#### [Information provided]
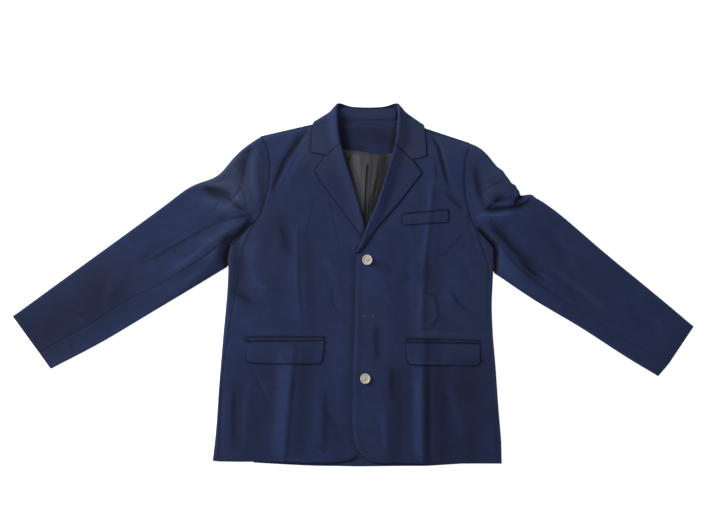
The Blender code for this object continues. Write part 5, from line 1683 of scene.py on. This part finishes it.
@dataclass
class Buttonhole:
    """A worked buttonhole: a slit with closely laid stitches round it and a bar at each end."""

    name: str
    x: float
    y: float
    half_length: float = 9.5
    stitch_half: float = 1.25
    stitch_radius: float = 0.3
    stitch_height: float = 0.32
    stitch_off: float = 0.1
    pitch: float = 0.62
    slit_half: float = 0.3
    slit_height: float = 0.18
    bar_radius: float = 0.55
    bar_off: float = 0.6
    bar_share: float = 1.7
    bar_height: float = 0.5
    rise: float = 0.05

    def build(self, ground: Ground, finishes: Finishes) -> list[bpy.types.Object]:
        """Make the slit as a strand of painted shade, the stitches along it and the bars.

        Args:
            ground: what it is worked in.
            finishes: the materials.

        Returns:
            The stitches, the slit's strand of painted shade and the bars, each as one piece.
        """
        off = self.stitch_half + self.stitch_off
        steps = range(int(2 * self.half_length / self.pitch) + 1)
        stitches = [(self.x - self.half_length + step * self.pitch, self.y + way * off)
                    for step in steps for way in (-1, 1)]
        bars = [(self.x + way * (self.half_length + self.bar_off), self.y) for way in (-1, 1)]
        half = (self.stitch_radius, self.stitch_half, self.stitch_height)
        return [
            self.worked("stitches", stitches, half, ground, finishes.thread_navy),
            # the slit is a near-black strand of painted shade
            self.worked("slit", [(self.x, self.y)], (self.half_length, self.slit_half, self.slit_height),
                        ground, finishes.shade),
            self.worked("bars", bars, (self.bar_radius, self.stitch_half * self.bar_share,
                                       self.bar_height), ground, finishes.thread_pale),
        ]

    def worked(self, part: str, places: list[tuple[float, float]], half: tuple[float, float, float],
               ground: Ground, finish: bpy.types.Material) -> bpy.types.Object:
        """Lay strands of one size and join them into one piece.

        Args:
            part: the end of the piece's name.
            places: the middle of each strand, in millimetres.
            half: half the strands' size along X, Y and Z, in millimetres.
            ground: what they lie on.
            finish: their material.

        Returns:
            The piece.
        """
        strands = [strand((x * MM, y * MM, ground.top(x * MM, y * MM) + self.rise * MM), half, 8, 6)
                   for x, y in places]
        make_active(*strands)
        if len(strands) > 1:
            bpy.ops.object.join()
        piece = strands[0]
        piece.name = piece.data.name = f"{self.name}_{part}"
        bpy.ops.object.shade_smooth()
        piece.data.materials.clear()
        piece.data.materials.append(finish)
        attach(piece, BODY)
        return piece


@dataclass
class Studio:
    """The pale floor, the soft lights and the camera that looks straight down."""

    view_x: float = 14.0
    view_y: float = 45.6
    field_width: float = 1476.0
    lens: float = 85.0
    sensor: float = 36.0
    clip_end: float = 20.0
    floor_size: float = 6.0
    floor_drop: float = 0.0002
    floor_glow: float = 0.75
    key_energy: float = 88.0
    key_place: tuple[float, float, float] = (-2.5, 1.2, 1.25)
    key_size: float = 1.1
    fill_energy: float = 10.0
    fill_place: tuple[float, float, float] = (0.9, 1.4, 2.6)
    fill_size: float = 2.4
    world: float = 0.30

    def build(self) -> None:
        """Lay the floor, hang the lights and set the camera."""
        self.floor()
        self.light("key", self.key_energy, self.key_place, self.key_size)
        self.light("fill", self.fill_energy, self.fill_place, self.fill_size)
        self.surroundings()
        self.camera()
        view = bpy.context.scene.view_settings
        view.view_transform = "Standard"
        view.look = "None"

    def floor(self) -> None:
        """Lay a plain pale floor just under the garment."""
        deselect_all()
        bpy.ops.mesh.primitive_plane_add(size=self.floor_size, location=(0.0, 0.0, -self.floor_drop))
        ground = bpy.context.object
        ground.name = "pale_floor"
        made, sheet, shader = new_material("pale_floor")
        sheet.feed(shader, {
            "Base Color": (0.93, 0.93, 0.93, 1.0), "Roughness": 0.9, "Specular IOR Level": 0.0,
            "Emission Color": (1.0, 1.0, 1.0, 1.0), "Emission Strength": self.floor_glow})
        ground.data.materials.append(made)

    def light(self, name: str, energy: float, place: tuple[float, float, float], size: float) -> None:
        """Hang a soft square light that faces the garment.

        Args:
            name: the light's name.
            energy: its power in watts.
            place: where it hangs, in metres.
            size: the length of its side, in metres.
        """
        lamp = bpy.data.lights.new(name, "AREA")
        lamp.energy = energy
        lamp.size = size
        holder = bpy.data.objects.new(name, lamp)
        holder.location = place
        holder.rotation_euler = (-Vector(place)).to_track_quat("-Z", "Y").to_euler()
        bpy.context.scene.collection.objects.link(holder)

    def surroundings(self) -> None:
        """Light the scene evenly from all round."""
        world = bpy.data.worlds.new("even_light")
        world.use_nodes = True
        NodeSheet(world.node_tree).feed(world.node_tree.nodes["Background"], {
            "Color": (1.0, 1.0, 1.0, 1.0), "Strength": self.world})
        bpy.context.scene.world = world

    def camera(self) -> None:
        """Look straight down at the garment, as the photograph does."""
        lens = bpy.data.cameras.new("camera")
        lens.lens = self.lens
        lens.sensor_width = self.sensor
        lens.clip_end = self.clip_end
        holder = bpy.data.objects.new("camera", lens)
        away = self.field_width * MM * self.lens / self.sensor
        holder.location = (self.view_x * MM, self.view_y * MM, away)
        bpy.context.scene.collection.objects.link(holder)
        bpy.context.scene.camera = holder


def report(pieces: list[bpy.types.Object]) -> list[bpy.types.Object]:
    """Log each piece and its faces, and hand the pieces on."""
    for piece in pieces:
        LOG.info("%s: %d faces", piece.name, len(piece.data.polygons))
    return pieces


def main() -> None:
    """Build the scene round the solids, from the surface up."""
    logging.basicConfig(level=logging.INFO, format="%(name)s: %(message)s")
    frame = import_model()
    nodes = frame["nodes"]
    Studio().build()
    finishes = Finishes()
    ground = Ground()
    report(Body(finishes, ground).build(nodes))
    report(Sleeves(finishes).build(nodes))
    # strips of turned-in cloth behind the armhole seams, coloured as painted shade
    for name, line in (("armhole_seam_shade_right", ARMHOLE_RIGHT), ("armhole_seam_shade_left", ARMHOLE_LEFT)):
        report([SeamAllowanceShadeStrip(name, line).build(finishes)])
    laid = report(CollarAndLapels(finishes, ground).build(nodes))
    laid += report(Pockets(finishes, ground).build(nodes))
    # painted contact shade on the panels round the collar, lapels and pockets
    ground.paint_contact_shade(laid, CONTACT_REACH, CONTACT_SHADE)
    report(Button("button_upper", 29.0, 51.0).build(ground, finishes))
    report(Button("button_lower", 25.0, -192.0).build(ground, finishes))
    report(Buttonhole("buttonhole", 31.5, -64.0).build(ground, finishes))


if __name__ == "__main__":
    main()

#### [What is required]
Please write out exactly the lines from the start of the data through the line that contains "and the bars.", both ends included, and nothing else.

#### [Exercise solution]
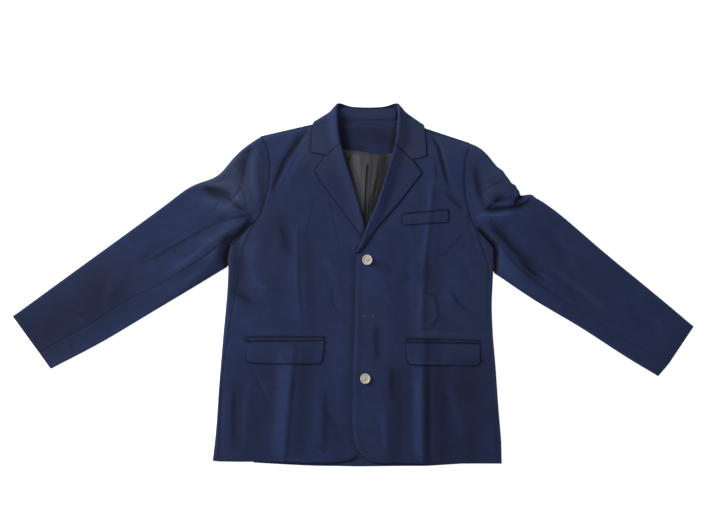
The Blender code for this object continues. Write part 5, from line 1683 of scene.py on. This part finishes it.
@dataclass
class Buttonhole:
    """A worked buttonhole: a slit with closely laid stitches round it and a bar at each end."""

    name: str
    x: float
    y: float
    half_length: float = 9.5
    stitch_half: float = 1.25
    stitch_radius: float = 0.3
    stitch_height: float = 0.32
    stitch_off: float = 0.1
    pitch: float = 0.62
    slit_half: float = 0.3
    slit_height: float = 0.18
    bar_radius: float = 0.55
    bar_off: float = 0.6
    bar_share: float = 1.7
    bar_height: float = 0.5
    rise: float = 0.05

    def build(self, ground: Ground, finishes: Finishes) -> list[bpy.types.Object]:
        """Make the slit as a strand of painted shade, the stitches along it and the bars.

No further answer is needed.